Friedman explains how global warming, rapidly growing populations, and the astonishing expansion of the world's middle class through globalization have produced a planet that is "hot, flat, and crowded." Already the earth is being affected in ways that threaten to make it dangerously unstable. In just a few years, it will be too late to fix things--unless the United States steps up now and takes the lead in a worldwide effort to replace our wasteful, inefficient energy practices with a strategy for clean energy, energy efficiency, and conservation that Friedman calls Code Green.

This is a great challenge, Friedman explains, but also a great opportunity, and one that America cannot afford to miss. Not only is American leadership the key to the healing of the earth; it is also our best strategy for the renewal of America.

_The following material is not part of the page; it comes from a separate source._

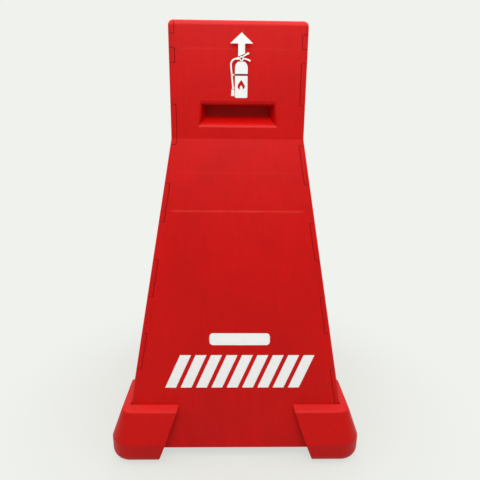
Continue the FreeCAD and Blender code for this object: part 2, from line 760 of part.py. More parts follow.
def build_pad(label):
    """A rubber pad in the sole of the front right foot."""
    body = new_body(label)
    sketch = new_sketch(body, "XY_Plane", "pad_shape")
    add_outline(sketch, pad_outline("0"))
    extrude(body, "Pad", "pad_block", sketch, "Sizes.pad_thick")
    return body


# Shelf
def build_shelf(label):
    """A plate with a tongue into each panel, a ring round the extinguisher, ribs and a drain hole."""
    body = new_body(label)
    under = "(Sizes.shelf_height - Sizes.shelf_plate)"
    reach = "(%s - Sizes.face_wall - Sizes.shelf_gap * 2)" % half_width("Sizes.shelf_height")
    outline = []
    for across, up in (("", "-"), ("", ""), ("-", ""), ("-", "-")):
        corner = [
            (across + reach, up + TONGUE), (across + SHELF_INNER, up + TONGUE),
            (across + SHELF_INNER, up + SHELF_INNER), (across + TONGUE, up + SHELF_INNER),
            (across + TONGUE, up + reach),
        ]
        turned = (across == "") == (up == "")
        outline += corner if turned else corner[::-1]
    plate = new_sketch(body, "XY_Plane", "plate_outline", ("0", "0", under))
    add_outline(plate, outline)
    extrude(body, "Pad", "plate", plate, "Sizes.shelf_plate")
    rib_low = "(%s - Sizes.shelf_rib_depth)" % under
    rib_ends = trapezoid("Sizes.ring_bore", "Sizes.ring_bore + Sizes.shelf_rib_depth * 2", rib_low, under)
    for role, name in (("XZ_Plane", "cross_rib"), ("YZ_Plane", "long_rib")):
        rib = new_sketch(body, role, name + "_outline")
        add_outline(rib, rib_ends)
        extrude(body, "Pad", name, rib, "Sizes.ring_wall", SideType="Symmetric")
    ring = new_sketch(body, "XY_Plane", "ring_outline", ("0", "0", "Sizes.shelf_height"))
    add_circle(ring, "0", "0", "Sizes.ring_bore")
    add_circle(ring, "0", "0", "(Sizes.ring_bore + Sizes.ring_wall * 2)")
    extrude(body, "Pad", "ring", ring, "Sizes.ring_height")
    drain = new_sketch(body, "XY_Plane", "drain_outline", ("0", "0", "Sizes.shelf_height"))
    add_circle(drain, "0", "0", "Sizes.drain_bore")
    extrude(body, "Pocket", "drain", drain, "Sizes.shelf_plate + Sizes.shelf_rib_depth")
    return body


# Pegs
def add_peg(label, place, axis, angle, length):
    """A flat push-fit peg along its own +Z from the underside of its head."""
    peg = new_body(label)
    shank = new_sketch(peg, "XY_Plane", label + "_shank_outline")
    add_outline(shank, rectangle("0", "0", "Sizes.peg_thick", "Sizes.peg_width"))
    extrude(peg, "Pad", label + "_shank", shank, length)
    doc.recompute()
    tip = peg.newObject("PartDesign::Chamfer", label + "_tip")
    tip.Base = (peg.getObject(label + "_shank"), ["Face6"])
    tip.setExpression("Size", "Sizes.peg_tip")
    head = new_sketch(peg, "XY_Plane", label + "_head_outline")
    rim = "Sizes.peg_rim * 2"
    add_outline(head, rectangle("0", "0", "(Sizes.peg_thick + %s)" % rim, "(Sizes.peg_width + %s)" % rim))
    extrude(peg, "Pad", label + "_head", head, "Sizes.peg_head", Reversed=True)
    peg.Placement = FreeCAD.Placement(vector(), FreeCAD.Rotation(vector(*axis), 1))
    peg.setExpression("Placement.Rotation.Angle", angle)
    for name, expression in zip("xyz", place):
        peg.setExpression("Placement.Base." + name, expression)
    return peg


def group(label, pegs):
    node = doc.addObject("Part::Compound", label)
    node.Label = label
    node.Links = pegs
    return node


def build_corner_pegs(label):
    """Pegs from inside the right panel's bays into the front panel's fingers."""
    pegs = []
    into = "(Sizes.edge_flange + Sizes.joint_gap)"
    for step, height in enumerate(peg_heights()):
        lean = LEAN_ANGLE if number(height) <= number(NECK) else "0 deg"
        place = (
            peg_line(height),
            "-(%s - Sizes.panel_depth - %s * cos(%s))" % (half_width(height), into, lean),
            "(%s - %s * sin(%s))" % (height, into, lean),
        )
        name = "%s_%d" % (label, step)
        pegs.append(add_peg(name, place, (1, 0, 0), "90 deg - %s" % lean, "Sizes.corner_peg"))
    return group(label, pegs)


def build_foot_pegs(label):
    """Pegs from below through the foot into the panels' bosses."""
    places = (
        (("Sizes.foot_peg_offset", "-" + FOOT_PEG_LINE, FOOT_SEAT), "90 deg"),
        ((FOOT_PEG_LINE, "-Sizes.foot_peg_offset", FOOT_SEAT), "0 deg"),
    )
    pegs = []
    for step, (place, angle) in enumerate(places):
        pegs.append(add_peg("%s_%d" % (label, step), place, (0, 0, 1), angle, "Sizes.foot_peg"))
    return group(label, pegs)


# The whole stand
SIDES = ("front", "right", "rear", "left")
CORNERS = ("front_right", "rear_right", "rear_left", "front_left")


def repeat(original, label, quarter_turns):
    """The same piece turned about the stand's middle axis."""
    copy = doc.addObject("App::Link", label)
    copy.Label = label
    copy.LinkedObject = original
    copy.LinkTransform = False
    turn = FreeCAD.Rotation(vector(0, 0, 1), 90 * quarter_turns)
    copy.Placement = FreeCAD.Placement(vector(), turn)
    return copy


def four_of(build, names):
    """One piece built at the first place and repeated at the other three."""
    first = build(names[0])
    return [first] + [repeat(first, names[turns], turns) for turns in (1, 2, 3)]


pieces = four_of(build_panel, [side + "_panel" for side in SIDES])
pieces += four_of(build_foot, [corner + "_foot" for corner in CORNERS])
pieces += four_of(build_pad, [corner + "_foot_pad" for corner in CORNERS])
pieces += four_of(build_corner_pegs, [corner + "_corner_pegs" for corner in CORNERS])
pieces += four_of(build_foot_pegs, [corner + "_foot_pegs" for corner in CORNERS])
pieces.append(build_shelf("extinguisher_shelf"))
doc.recompute()

for item in doc.Objects:
    if "Invalid" in item.State or "Error" in item.State:
        raise RuntimeError("%s failed: %s" % (item.Label, item.State))

os.makedirs("parts", exist_ok=True)
for item in pieces:
    shape = Part.getShape(item)
    if shape.isNull() or not shape.isValid():
        raise RuntimeError("%s has no valid shape" % item.Label)
    shape.exportStep("parts/%s.step" % item.Label)
    print(item.Label, len(shape.Solids), round(shape.Volume), shape.BoundBox)
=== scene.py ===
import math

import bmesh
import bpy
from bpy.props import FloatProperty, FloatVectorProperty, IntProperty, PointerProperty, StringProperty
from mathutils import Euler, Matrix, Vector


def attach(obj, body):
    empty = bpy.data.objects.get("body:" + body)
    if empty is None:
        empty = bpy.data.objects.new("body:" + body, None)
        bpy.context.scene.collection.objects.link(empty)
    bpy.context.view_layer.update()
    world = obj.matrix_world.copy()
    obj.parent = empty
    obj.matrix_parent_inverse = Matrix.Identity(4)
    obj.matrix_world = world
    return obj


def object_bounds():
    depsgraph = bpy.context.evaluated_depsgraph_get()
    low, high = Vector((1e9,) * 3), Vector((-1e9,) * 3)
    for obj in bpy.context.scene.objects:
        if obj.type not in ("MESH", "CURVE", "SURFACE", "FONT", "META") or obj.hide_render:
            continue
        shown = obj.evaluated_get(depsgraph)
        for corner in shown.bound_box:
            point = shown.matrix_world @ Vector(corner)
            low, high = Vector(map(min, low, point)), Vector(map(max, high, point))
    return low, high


bl_info = {
    "name": "Fire Extinguisher Stand",
    "version": (1, 0, 0),
    "blender": (4, 5, 0),
    "location": "View3D > Sidebar > Stand",
    "description": "Finishes, printed signs and a studio for a moulded fire extinguisher stand",
    "category": "Object",
}

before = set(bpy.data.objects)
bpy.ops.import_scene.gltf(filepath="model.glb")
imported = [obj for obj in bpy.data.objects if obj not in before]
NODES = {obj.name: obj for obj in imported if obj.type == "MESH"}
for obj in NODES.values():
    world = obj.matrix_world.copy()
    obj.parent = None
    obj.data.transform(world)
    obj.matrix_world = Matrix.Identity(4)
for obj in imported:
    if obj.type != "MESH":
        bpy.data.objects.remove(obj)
CAD_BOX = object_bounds()

MM = 0.001
WALL_TOP = CAD_BOX[1].z
FRONT_WALL = "front_panel"
CLOUD = 140 * MM
PRINT_SHADE = "F2F2F0"
PAD_DUST = "2A2A2A"
PEG_SHADE = "2C2C2E"
FLOOR_TONES = ("B9BAB6", "BEBFBB")
FLOOR_FADE = (0.3, 0.75)
FLOOR_GLOW_NEAR = 0.7
SOFTBOX_SIZE = 1.6


# Sizes and colours that a user would change
class StandPlasticSettings(bpy.types.PropertyGroup):
    panel_colour: StringProperty(
        name="Panel red", description="Moulded-in red of the panels, sRGB hex", default="CD0401")
    panel_deep_colour: StringProperty(
        name="Panel deep red", description="Darker red of the flow marks, sRGB hex", default="B90200")
    # Painted highlight: this pale red lightens the level lines, as if their rise caught the light.
    line_highlight_colour: StringProperty(
        name="Line red", description="Lighter red of the level lines in the panels, sRGB hex",
        default="E43A2C")
    # Painted shade: this dark red is laid along the finger joints and the panels' other sharp edges, where
    # shade falls.
    joint_shade_colour: StringProperty(
        name="Seam red", description="Dark red gathered along the finger joints, sRGB hex",
        default="5A0000")
    foot_colour: StringProperty(
        name="Foot red", description="Moulded-in red of the feet, sRGB hex", default="C80702")
    foot_deep_colour: StringProperty(
        name="Foot deep red", description="Darker red in the feet's mottle, sRGB hex", default="BA0401")
    shelf_colour: StringProperty(
        name="Shelf red", description="Moulded-in red of the shelf, sRGB hex", default="B40502")
    shelf_deep_colour: StringProperty(
        name="Shelf deep red", description="Darker red in the shelf's mottle, sRGB hex", default="A20301")
    pad_colour: StringProperty(
        name="Pad black", description="Rubber of the floor pads, sRGB hex", default="1A1A1B")
    peg_colour: StringProperty(
        name="Peg black", description="Nylon of the push-fit pegs, sRGB hex", default="202022")
    grain: FloatProperty(
        name="Grain", description="Spark-eroded mould grain", default=1.4 * MM, unit="LENGTH", precision=4)
    streak: FloatProperty(
        name="Flow streak", description="Width of the flow streaks in the walls", default=9 * MM,
        unit="LENGTH")
    edge: FloatProperty(
        name="Edge break", description="Rounding of the moulded edges", default=1.5 * MM, unit="LENGTH",
        precision=4)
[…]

In vivid, entertaining chapters, Friedman makes it clear that the green revolution we need is like no revolution the world has seen. It will be the biggest innovation project in American history; it will be hard, not easy; and it will change everything from what you put into your car to what you see on your electric bill. But the payoff for America will be more than just cleaner air. It will inspire Americans to something we haven't seen in a long time--nation-building in America--by summoning the intelligence, creativity, boldness, and concern for the common good that are our nation's greatest natural resources.

Hot, Flat, and Crowded is classic Thomas L. Friedman: fearless, incisive, forward-looking, and rich in surprising common sense about the challenge--and the promise--of the future.